TODAY'S SCRIPT TIP: Script Spackle and TELL NO ONE.
Yesterday’s Dinner: Panda Express - Orange chicken, fried rice, Bejing beef, egg roll.

MOVIES: I have seen a whole bunch of movies, and will get to those when things get back to normal.

Bicycle: Because I've been working so much, I've been a baaaad boy when it comes to the bicycle. Mostly riding to my corner Starbucks... and I even drove a couple of times, which is just stupid. But finsihing early, and feeling great, I took a nice bike ride on Sunday - going nowhere, just for pleasure. And I did a bike/bus combo to go to my meeting today (I usually do - and can ride right up to the front door and it ensures that I get a little blood circulating before the meeting). Sunday was the first time in a while that I didn't have a destination on the bike - I was just tooling around. I did go to a couple of stores and check out DVDs and some odds and ends I needed to buy, but those were impulse stops rather than planned destinations.
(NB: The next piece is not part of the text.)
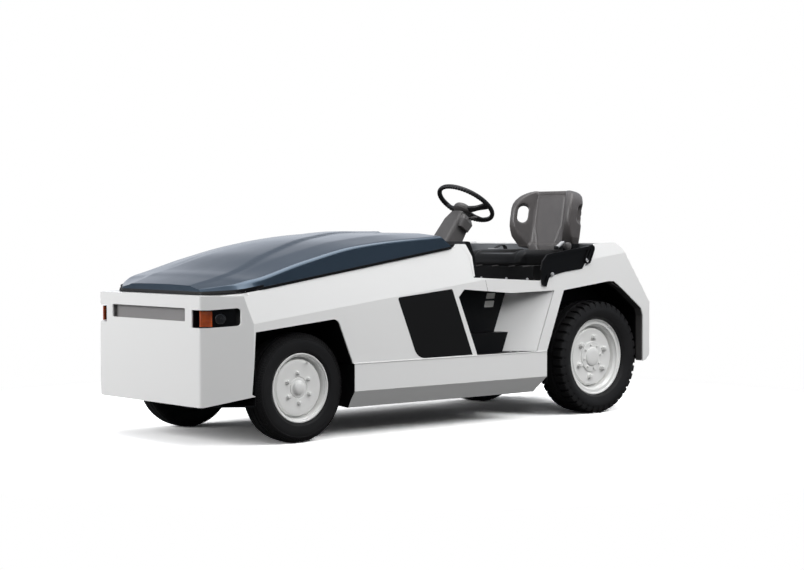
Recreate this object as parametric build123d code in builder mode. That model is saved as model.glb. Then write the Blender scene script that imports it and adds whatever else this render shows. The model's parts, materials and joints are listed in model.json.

My legs are a little sore today, but parts of yesterday I was soaring like Elliot in ET....

6 comments:

Anonymous said...

Man the suspense is killing me. I keep wondering if I'm a fan of this movie and if I even want it remade. I'm pretty much sold on your skill as a writer, though, so I know it will be better than most remakes.

wcdixon said...

Very cool Bill...hope all continues to go well. And my guess is...oh right, no guessing!

Adrian said...

Whatever the film is I hope that a Bill Martell script will finally get the treatment it deserves.

Best of luck

Erik said...

When you're asked to guess which door has a car behind it (instead of a donkey) you don't say "Peanuts!". You say 1, 2, or 3.

Your friends have whittled the list down to doors 1 through 1,000 and they're guessing within that range. It's still guessing. It's only deducing if they get it right.

But I get angry at "PIN number" so I appreciate where you are coming from.

Audrey said...

was the first sequel actually a prequel?

Jonah D said...

You're remaking "Ernest Saves Christmas" aren't you!?! Darn, I knew I should've jumped on that months ago!!!